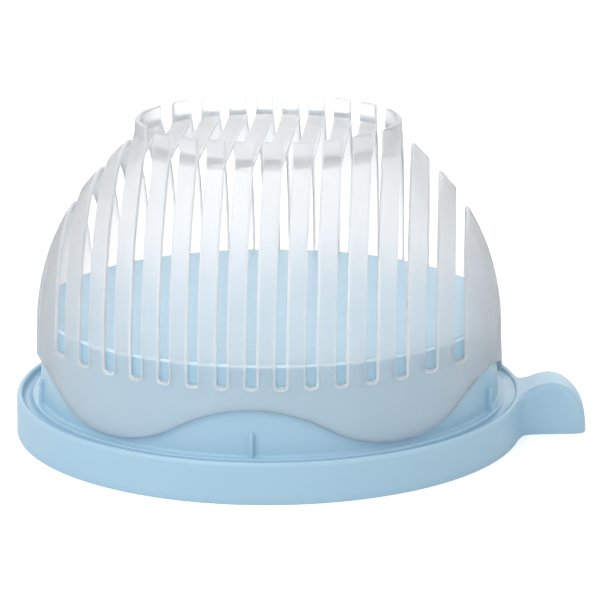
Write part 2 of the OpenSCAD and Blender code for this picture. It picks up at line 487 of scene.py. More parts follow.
def moulded_skin() -> bpy.types.NodeTree:
    """Makes the group for a moulded plastic surface: its fine grain, flow cloud and handling marks.

    Returns:
        The group, which puts out a cloud, a roughness and a height.
    """
    g = shade_group("moulded_skin", {"Grain Scale": 900.0, "Cloud Scale": 22.0, "Rough Low": 0.24,
                                     "Rough High": 0.36}, ("Cloud", "Roughness", "Height"))
    size = g.node("NodeGroupInput").outputs
    place = g.node("ShaderNodeTexCoord").outputs["Object"]
    stretched = g.node("ShaderNodeMapping", {"Vector": place, "Scale": (0.25, 1.0, 0.6),
                                             "Rotation": (0.3, 0.2, 0.7)}).outputs[0]
    marks = g.noise(stretched, 160.0, 6.0)
    rough = g.node("ShaderNodeMapRange", {
        "Value": marks, "From Min": 0.35, "From Max": 0.75, "To Min": size["Rough Low"],
        "To Max": size["Rough High"]})
    grain = g.noise(place, size["Grain Scale"], 4.0)
    g.node("NodeGroupOutput", {"Cloud": g.noise(place, size["Cloud Scale"], 3.0, 0.6),
                               "Roughness": rough.outputs[0],
                               "Height": g.math("MULTIPLY_ADD", marks, 0.25, grain)})
    return g.tree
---
• [The problem]: Give back the whole listing, word for word.

• [Problem solution]:
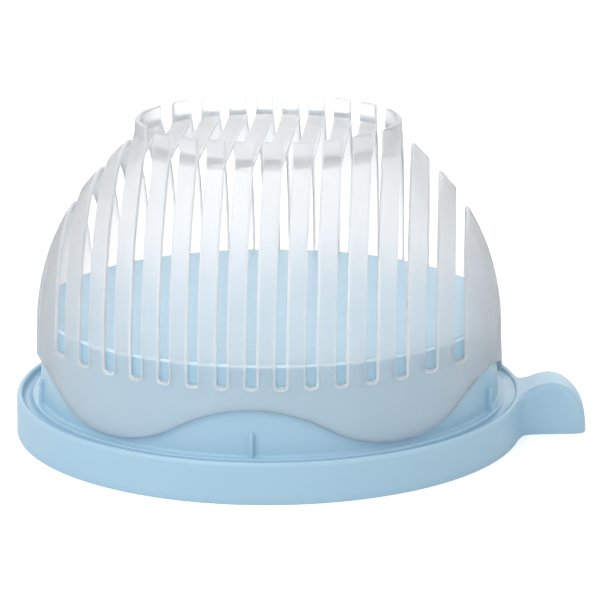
Write part 2 of the OpenSCAD and Blender code for this picture. It picks up at line 487 of scene.py. More parts follow.
def moulded_skin() -> bpy.types.NodeTree:
    """Makes the group for a moulded plastic surface: its fine grain, flow cloud and handling marks.

    Returns:
        The group, which puts out a cloud, a roughness and a height.
    """
    g = shade_group("moulded_skin", {"Grain Scale": 900.0, "Cloud Scale": 22.0, "Rough Low": 0.24,
                                     "Rough High": 0.36}, ("Cloud", "Roughness", "Height"))
    size = g.node("NodeGroupInput").outputs
    place = g.node("ShaderNodeTexCoord").outputs["Object"]
    stretched = g.node("ShaderNodeMapping", {"Vector": place, "Scale": (0.25, 1.0, 0.6),
                                             "Rotation": (0.3, 0.2, 0.7)}).outputs[0]
    marks = g.noise(stretched, 160.0, 6.0)
    rough = g.node("ShaderNodeMapRange", {
        "Value": marks, "From Min": 0.35, "From Max": 0.75, "To Min": size["Rough Low"],
        "To Max": size["Rough High"]})
    grain = g.noise(place, size["Grain Scale"], 4.0)
    g.node("NodeGroupOutput", {"Cloud": g.noise(place, size["Cloud Scale"], 3.0, 0.6),
                               "Roughness": rough.outputs[0],
                               "Height": g.math("MULTIPLY_ADD", marks, 0.25, grain)})
    return g.tree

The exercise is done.